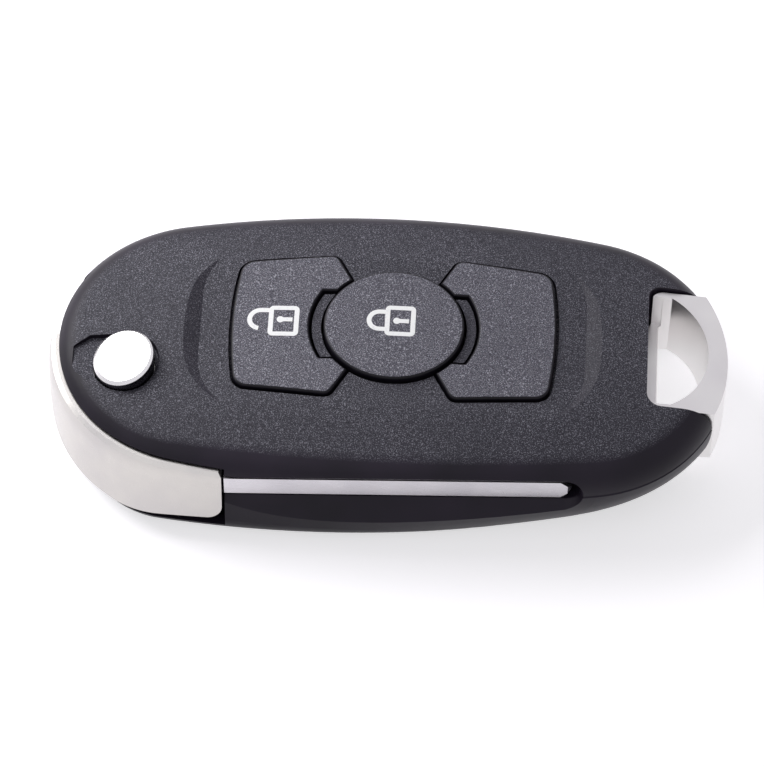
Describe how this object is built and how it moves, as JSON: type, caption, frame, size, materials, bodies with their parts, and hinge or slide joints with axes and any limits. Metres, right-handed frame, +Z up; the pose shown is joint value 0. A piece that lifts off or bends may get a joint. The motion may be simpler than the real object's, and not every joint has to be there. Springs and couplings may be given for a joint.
{
  "type": "key fob shell",
  "caption": "Rounded flip key fob: grained black shell with recessed keypad, chrome head band, release button and key ring bow, folded blade blank in its side.",
  "frame": {"origin": "under the middle of the whole fob, on the surface that it lies on", "axes": "+X along the fob to the key ring end, +Z up through the keypad with the fob lying on its back, so the folded blade faces -Y"},
  "size_m": [0.0784, 0.0382, 0.0157],
  "materials": {
    "case_plastic": "fine spark-eroded grain on top, smooth drafted sides, charcoal black",
    "button_plastic": "fine grain, charcoal black, white padlock symbols on two of the buttons",
    "bright_chrome": "polished, warm light grey",
    "head_plastic": "smooth black",
    "blade_steel": "ground and nickel plated",
    "spring_steel": "drawn wire",
    "pin_steel": "rolled strip",
    "frame_plastic": "smooth black moulding",
    "mat_rubber": "soft dark grey",
    "board_laminate": "green lacquered laminate",
    "switch_plastic": "black moulding",
    "chip_resin": "fine matt moulding",
    "crystal_can": "drawn can",
    "coil_copper": "lacquered copper winding",
    "cell_steel": "satin can",
    "clip_steel": "plated strip",
    "screw_steel": "black oxide"
  },
  "bodies": {
    "case": {"front_cover": "case_plastic", "rear_cover": "case_plastic", "flip_spring": "spring_steel", "keypad_frame": "frame_plastic", "keypad_mat": "mat_rubber", "circuit_board": "board_laminate", "switch_unlock": "switch_plastic", "switch_lock": "switch_plastic", "switch_blank": "switch_plastic", "controller_chip": "chip_resin", "radio_crystal": "crystal_can", "transponder_coil": "coil_copper", "coin_cell": "cell_steel", "battery_clip_positive": "clip_steel", "battery_clip_negative": "clip_steel", "key_ring_bow": "bright_chrome", "case_screw_head": "screw_steel", "case_screw_tail": "screw_steel"},
    "flip_key": {"flip_head": "head_plastic", "head_band": "bright_chrome", "key_blade": "blade_steel", "blade_pin": "pin_steel"},
    "release_button": {"release_button": "bright_chrome"},
    "unlock_button": {"unlock_button": "button_plastic"},
    "lock_button": {"lock_button": "button_plastic"},
    "blank_button": {"blank_button": "button_plastic"}
  },
  "joints": [
    {"name": "blade_flip", "type": "hinge", "parent": "case", "child": "flip_key", "pos_m": [-0.0299, -0.0047, 0.0067], "axis": [0, 0, 1], "range_deg": [-180, 0]},
    {"name": "release_press", "type": "slide", "parent": "case", "child": "release_button", "axis": [0, 0, -1], "range_m": [0, 0.0016], "stiffness_N_per_m": 600, "deforming": ["flip_spring"]},
    {"name": "unlock_button_press", "type": "slide", "parent": "case", "child": "unlock_button", "axis": [0, 0, -1], "range_m": [0, 0.0006], "stiffness_N_per_m": 1000},
    {"name": "lock_button_press", "type": "slide", "parent": "case", "child": "lock_button", "axis": [0, 0, -1], "range_m": [0, 0.0006], "stiffness_N_per_m": 1000},
    {"name": "blank_button_press", "type": "slide", "parent": "case", "child": "blank_button", "axis": [0, 0, -1], "range_m": [0, 0.0006], "stiffness_N_per_m": 1000}
  ]
}
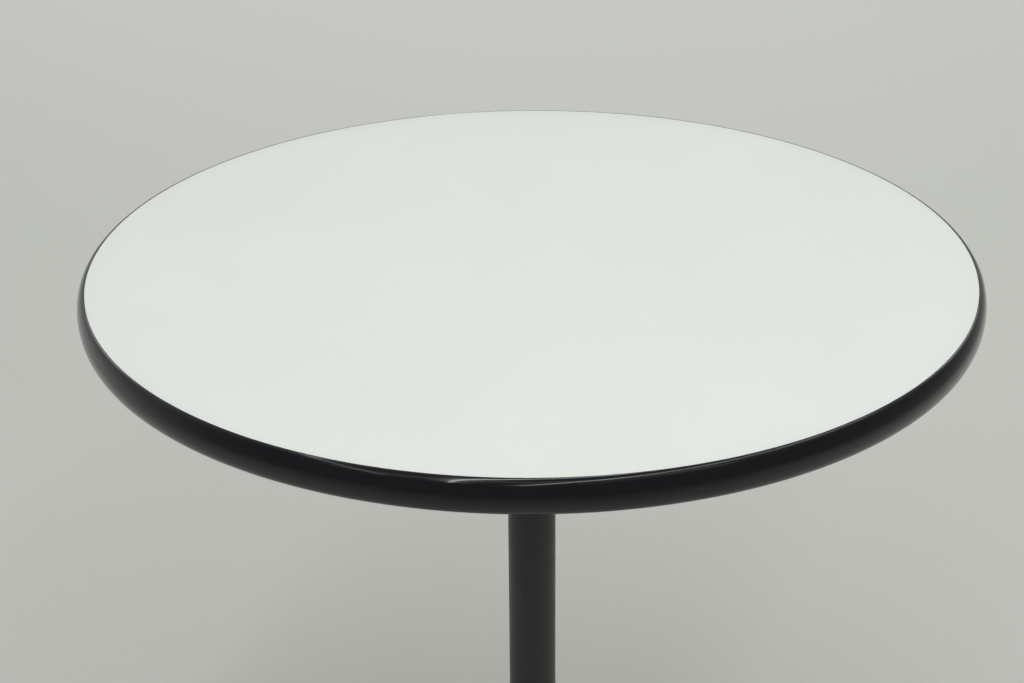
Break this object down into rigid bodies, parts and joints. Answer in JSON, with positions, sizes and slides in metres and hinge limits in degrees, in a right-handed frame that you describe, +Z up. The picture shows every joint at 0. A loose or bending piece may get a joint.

• • • • • • •

From the entries above, copy out every line where the string "materials" appears.

Describe how this object is built and how it moves, as JSON: type, caption, frame, size, materials, bodies with their parts, and hinge or slide joints with axes and any limits. Metres, right-handed frame, +Z up; the pose shown is joint value 0. A piece that lifts off or bends may get a joint. The motion may be simpler than the real object's, and not every joint has to be there. Springs and couplings may be given for a joint.
  "materials": {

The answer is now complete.